GIVEN DATA —

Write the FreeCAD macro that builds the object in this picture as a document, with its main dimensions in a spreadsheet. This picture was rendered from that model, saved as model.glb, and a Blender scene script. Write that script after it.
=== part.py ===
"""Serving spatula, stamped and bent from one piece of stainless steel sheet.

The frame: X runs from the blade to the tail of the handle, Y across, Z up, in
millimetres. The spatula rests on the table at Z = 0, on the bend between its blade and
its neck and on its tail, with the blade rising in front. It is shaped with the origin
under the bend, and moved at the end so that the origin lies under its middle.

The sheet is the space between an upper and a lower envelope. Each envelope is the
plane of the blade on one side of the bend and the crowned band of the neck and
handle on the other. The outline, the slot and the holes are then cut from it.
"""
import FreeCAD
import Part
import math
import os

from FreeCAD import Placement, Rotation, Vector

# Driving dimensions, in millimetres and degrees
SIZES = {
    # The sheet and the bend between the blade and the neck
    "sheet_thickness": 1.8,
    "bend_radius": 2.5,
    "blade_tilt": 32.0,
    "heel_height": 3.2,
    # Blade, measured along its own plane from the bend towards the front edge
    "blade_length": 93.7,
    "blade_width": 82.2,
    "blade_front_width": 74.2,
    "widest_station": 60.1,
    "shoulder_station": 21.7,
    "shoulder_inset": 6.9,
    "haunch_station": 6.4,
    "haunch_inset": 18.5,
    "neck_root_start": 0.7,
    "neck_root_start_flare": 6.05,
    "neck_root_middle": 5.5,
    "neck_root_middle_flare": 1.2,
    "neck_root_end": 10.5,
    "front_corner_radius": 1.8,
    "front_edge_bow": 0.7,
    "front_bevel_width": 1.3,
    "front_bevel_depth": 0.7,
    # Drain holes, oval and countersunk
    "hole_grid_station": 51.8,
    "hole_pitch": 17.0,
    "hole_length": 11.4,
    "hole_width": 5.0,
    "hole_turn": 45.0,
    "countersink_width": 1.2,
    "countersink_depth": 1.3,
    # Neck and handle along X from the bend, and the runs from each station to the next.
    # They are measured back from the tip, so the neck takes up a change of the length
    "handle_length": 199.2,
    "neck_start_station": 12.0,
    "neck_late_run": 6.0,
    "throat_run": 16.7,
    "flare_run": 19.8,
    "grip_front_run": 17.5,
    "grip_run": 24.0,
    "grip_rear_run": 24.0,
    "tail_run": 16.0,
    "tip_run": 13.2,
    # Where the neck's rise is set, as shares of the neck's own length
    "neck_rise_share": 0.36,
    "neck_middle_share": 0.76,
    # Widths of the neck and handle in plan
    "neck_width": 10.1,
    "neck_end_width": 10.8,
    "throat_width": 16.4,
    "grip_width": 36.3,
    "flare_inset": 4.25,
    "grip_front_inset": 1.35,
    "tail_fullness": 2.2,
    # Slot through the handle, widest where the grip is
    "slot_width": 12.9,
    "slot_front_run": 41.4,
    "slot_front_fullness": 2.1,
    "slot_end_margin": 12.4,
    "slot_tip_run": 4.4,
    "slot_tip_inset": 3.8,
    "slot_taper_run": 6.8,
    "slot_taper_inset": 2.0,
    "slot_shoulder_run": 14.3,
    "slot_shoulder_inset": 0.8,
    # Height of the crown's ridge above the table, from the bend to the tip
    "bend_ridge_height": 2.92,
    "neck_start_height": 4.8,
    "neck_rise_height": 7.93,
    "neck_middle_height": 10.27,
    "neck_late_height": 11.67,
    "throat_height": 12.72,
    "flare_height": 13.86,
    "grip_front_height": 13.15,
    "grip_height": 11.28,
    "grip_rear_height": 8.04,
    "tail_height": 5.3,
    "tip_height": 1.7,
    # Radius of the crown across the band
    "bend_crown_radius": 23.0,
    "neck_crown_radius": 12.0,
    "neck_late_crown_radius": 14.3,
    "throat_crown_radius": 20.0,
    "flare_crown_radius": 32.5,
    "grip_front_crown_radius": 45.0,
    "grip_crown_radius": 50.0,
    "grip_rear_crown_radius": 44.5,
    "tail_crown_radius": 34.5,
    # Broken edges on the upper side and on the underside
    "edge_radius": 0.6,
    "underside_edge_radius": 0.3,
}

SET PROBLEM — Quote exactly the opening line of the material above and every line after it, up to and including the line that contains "from FreeCAD import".

TASK ANSWER —
Write the FreeCAD macro that builds the object in this picture as a document, with its main dimensions in a spreadsheet. This picture was rendered from that model, saved as model.glb, and a Blender scene script. Write that script after it.
=== part.py ===
"""Serving spatula, stamped and bent from one piece of stainless steel sheet.

The frame: X runs from the blade to the tail of the handle, Y across, Z up, in
millimetres. The spatula rests on the table at Z = 0, on the bend between its blade and
its neck and on its tail, with the blade rising in front. It is shaped with the origin
under the bend, and moved at the end so that the origin lies under its middle.

The sheet is the space between an upper and a lower envelope. Each envelope is the
plane of the blade on one side of the bend and the crowned band of the neck and
handle on the other. The outline, the slot and the holes are then cut from it.
"""
import FreeCAD
import Part
import math
import os

from FreeCAD import Placement, Rotation, Vector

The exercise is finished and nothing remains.